--- Requirement ---
Copy out all the data, word for word.

--- Recorded information ---
+--

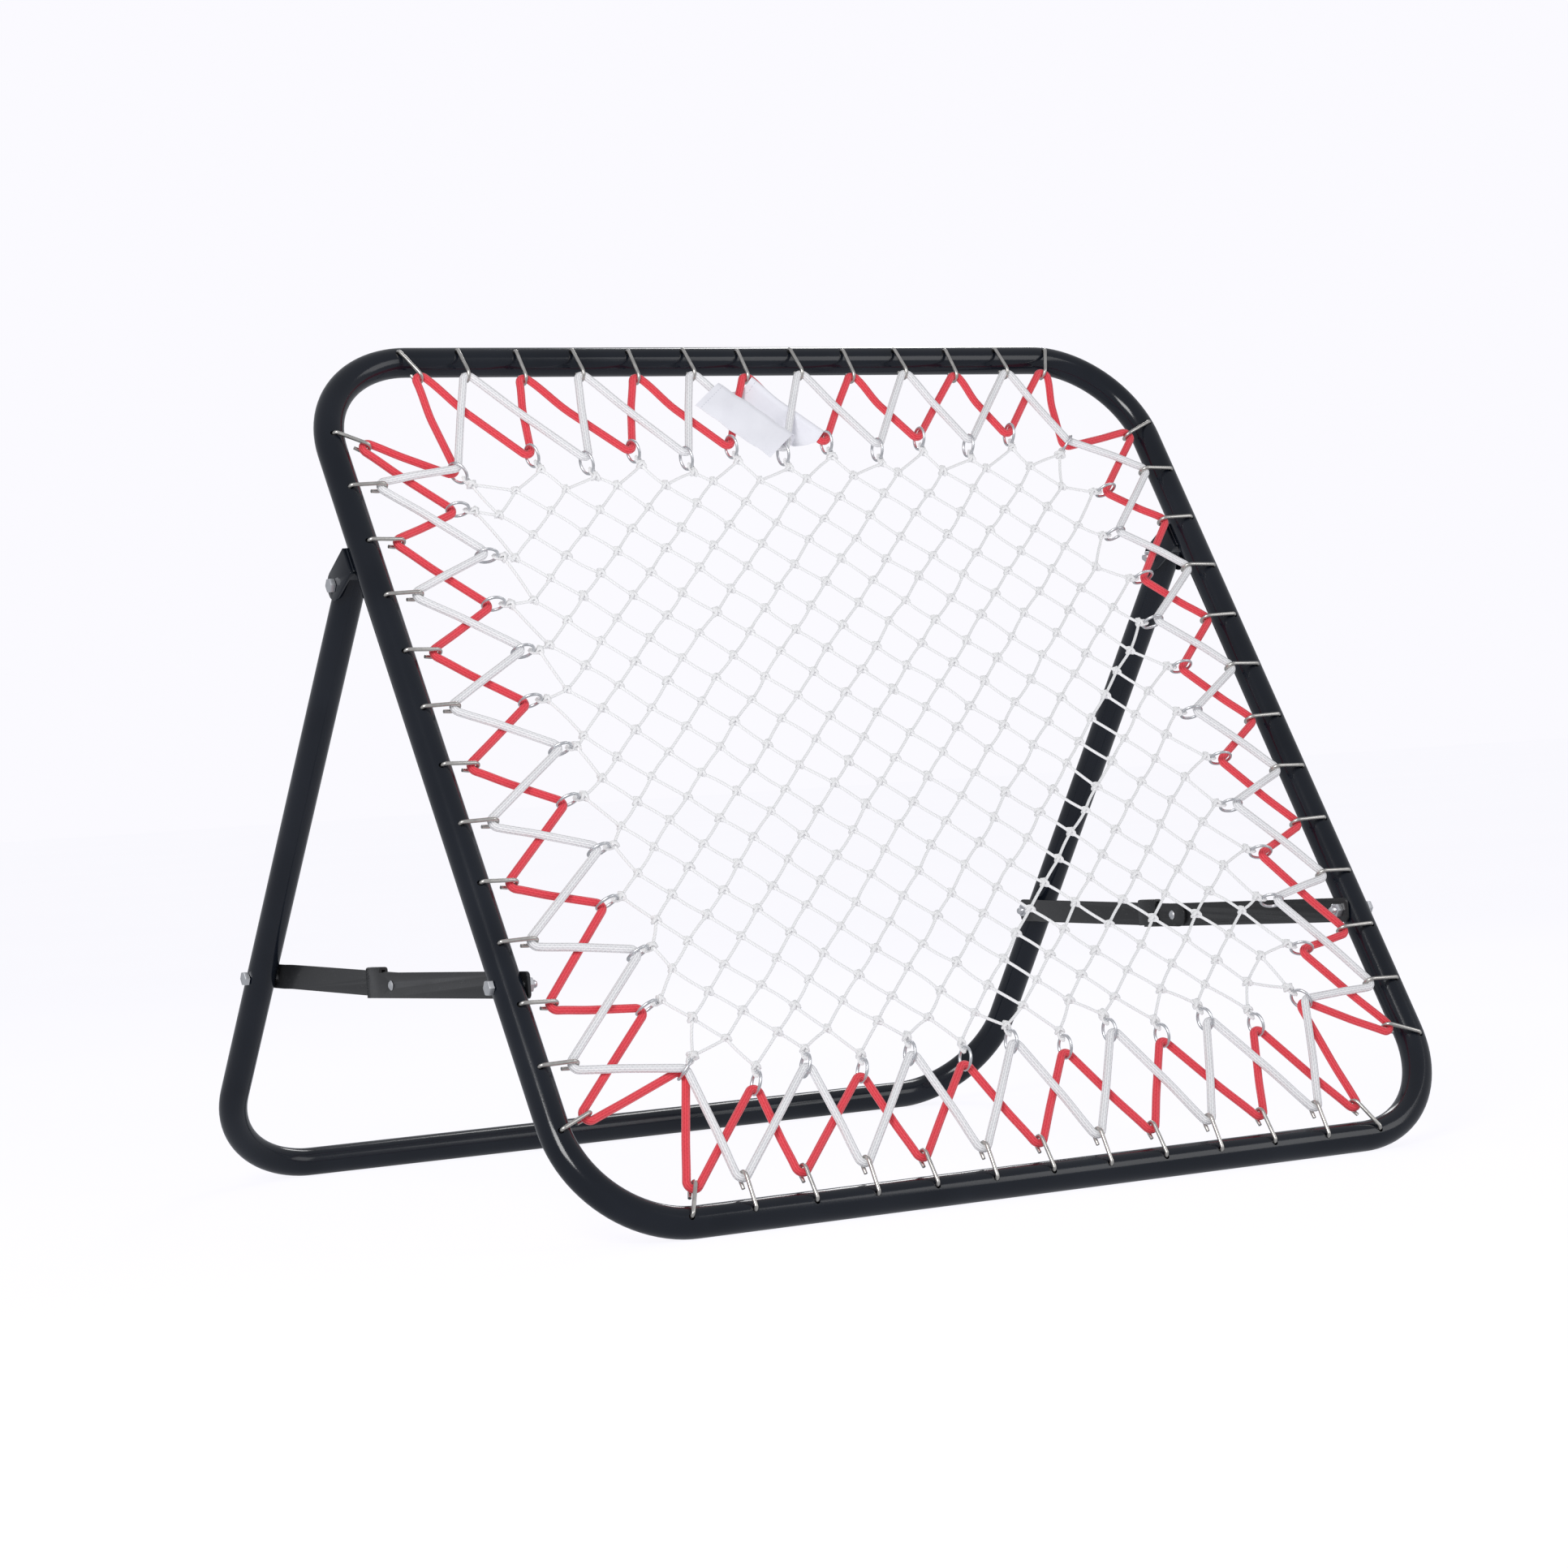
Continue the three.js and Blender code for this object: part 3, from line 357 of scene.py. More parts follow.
def sheath(name, yarn, shadow, sheen):
    cord = Finish(name, Sheen_Weight=sheen, Sheen_Roughness=0.5, IOR=1.45)
    around, lengthwise = cord.along()
    turn = around * (TAU * YARNS_ROUND)
    climb = lengthwise * (TAU / YARN_PITCH)
    right = (turn + climb).math("SINE")
    left = (turn - climb).math("SINE")
    ribs = (around * (TAU * YARNS_ROUND * 2)).math("SINE")
    braid = right.math("MAXIMUM", right, left) * 0.3 + ribs * 0.6
    depth = cord.range(braid, -0.6, 0.7, 0.0, 1.0)
    cloud = cord.noise(60, 3)
    cord.put("Base Color", cord.between(depth * 0.75 + cloud * 0.25, shadow, yarn))
    cord.put("Roughness", cord.range(depth, 0, 1, 0.72, 0.5))
    cord.bump(depth, 0.6, 0.0005)
    return cord.material


red_sheath = sheath("red_sheath", RED, RED_SHADE, 0.3)
white_sheath = sheath("white_sheath", WHITE, WHITE_SHADE, 0.2)
print("two sheaths of", 2 * YARNS_ROUND, "yarns")

# %% Twisted twine
TWINE_STRANDS = 3
TWIST_PITCH = 0.004


def twisted_twine():
    twine = Finish("twisted_twine", Sheen_Weight=0.2, IOR=1.45)
    around, lengthwise = twine.along()
    turn = around * (TAU * TWINE_STRANDS) + lengthwise * (TAU / TWIST_PITCH)
    strands = twine.range(turn.math("SINE"), -1, 1, 0, 1)
    cloud = twine.noise(120, 3)
    # the grooves between the strands are painted darker here: painted shade that follows the same
    # relief as the bump
    twine.put("Base Color", twine.between(strands * 0.7 + cloud * 0.3, grey(0.75), grey(0.91)))
    twine.put("Roughness", twine.range(strands, 0, 1, 0.75, 0.55))
    twine.bump(strands, 0.3, 0.0002)
    return twine.material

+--

--- Result for this task ---
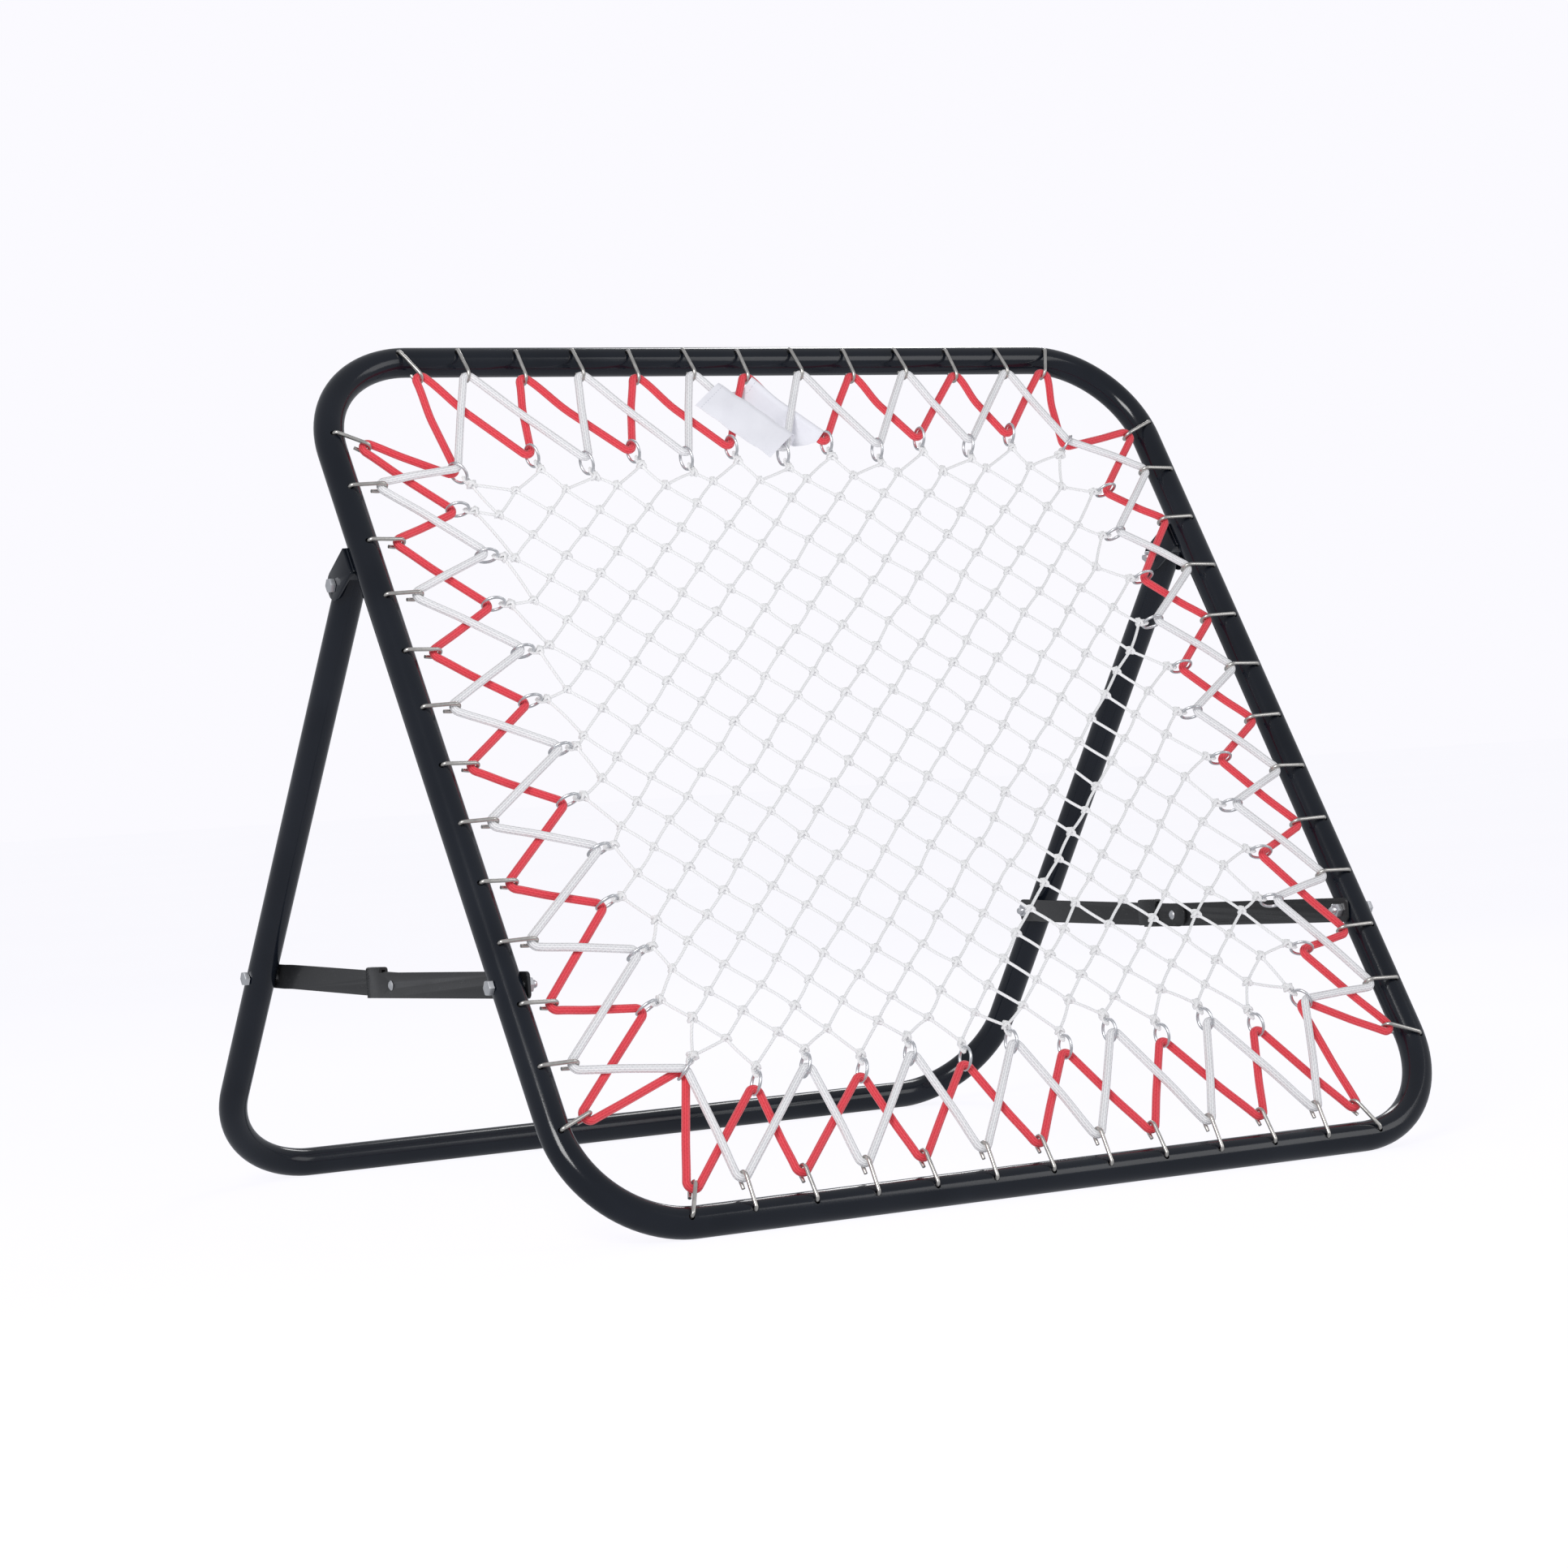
Continue the three.js and Blender code for this object: part 3, from line 357 of scene.py. More parts follow.
def sheath(name, yarn, shadow, sheen):
    cord = Finish(name, Sheen_Weight=sheen, Sheen_Roughness=0.5, IOR=1.45)
    around, lengthwise = cord.along()
    turn = around * (TAU * YARNS_ROUND)
    climb = lengthwise * (TAU / YARN_PITCH)
    right = (turn + climb).math("SINE")
    left = (turn - climb).math("SINE")
    ribs = (around * (TAU * YARNS_ROUND * 2)).math("SINE")
    braid = right.math("MAXIMUM", right, left) * 0.3 + ribs * 0.6
    depth = cord.range(braid, -0.6, 0.7, 0.0, 1.0)
    cloud = cord.noise(60, 3)
    cord.put("Base Color", cord.between(depth * 0.75 + cloud * 0.25, shadow, yarn))
    cord.put("Roughness", cord.range(depth, 0, 1, 0.72, 0.5))
    cord.bump(depth, 0.6, 0.0005)
    return cord.material


red_sheath = sheath("red_sheath", RED, RED_SHADE, 0.3)
white_sheath = sheath("white_sheath", WHITE, WHITE_SHADE, 0.2)
print("two sheaths of", 2 * YARNS_ROUND, "yarns")

# %% Twisted twine
TWINE_STRANDS = 3
TWIST_PITCH = 0.004


def twisted_twine():
    twine = Finish("twisted_twine", Sheen_Weight=0.2, IOR=1.45)
    around, lengthwise = twine.along()
    turn = around * (TAU * TWINE_STRANDS) + lengthwise * (TAU / TWIST_PITCH)
    strands = twine.range(turn.math("SINE"), -1, 1, 0, 1)
    cloud = twine.noise(120, 3)
    # the grooves between the strands are painted darker here: painted shade that follows the same
    # relief as the bump
    twine.put("Base Color", twine.between(strands * 0.7 + cloud * 0.3, grey(0.75), grey(0.91)))
    twine.put("Roughness", twine.range(strands, 0, 1, 0.75, 0.55))
    twine.bump(strands, 0.3, 0.0002)
    return twine.material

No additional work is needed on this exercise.